I think it was on the Madame Trash Heap, A.K.A. YouTube.

Anyone have any searching clues? I'd like to see it again.

------
cjg
I used "Hand Bookbinding" by Aldren Watson to learn how to bind a book.

I learnt because I wanted to rebind "The Road to Reality" by Roger Penrose
because the original paperback that I has was just too thick. I ended up with
a three volume set.

The Penrose book came with signatures glued into the "paper" cover, so I
didn't have to make them. But many paperbacks come "perfect bound" where each
page is a single sheet and glued individually to the cover, which makes
rebinding more challenging.

------
JasonFruit
I love bookbinding. It's not too hard, you can be creative and still get a
solid book if you have the basics right, and it's not an expensive hobby.

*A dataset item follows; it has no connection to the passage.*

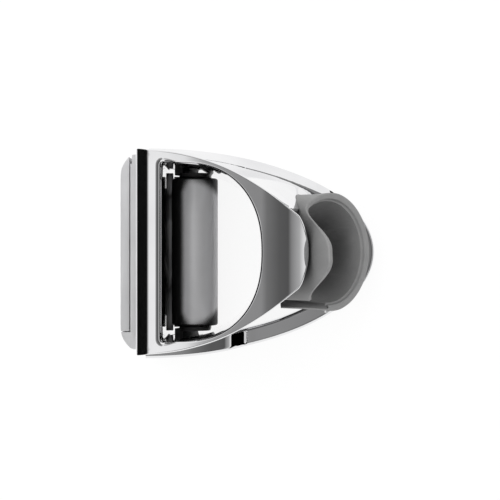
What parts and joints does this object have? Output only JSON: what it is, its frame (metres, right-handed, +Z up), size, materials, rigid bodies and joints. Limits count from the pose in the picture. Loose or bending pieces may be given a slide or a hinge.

I
found W.J. Eden Crane's Bookbinding for Amateurs, free from Google Books, a
good resource, as well as a number of modern books:
[https://books.google.com/books?id=oxhRZ_l3kGcC&printsec=fron...](https://books.google.com/books?id=oxhRZ_l3kGcC&printsec=frontcover)

------
snowpanda
Should go along well with this:
[https://diybookscanner.org](https://diybookscanner.org)

Be sure to check out the forum, lots of information.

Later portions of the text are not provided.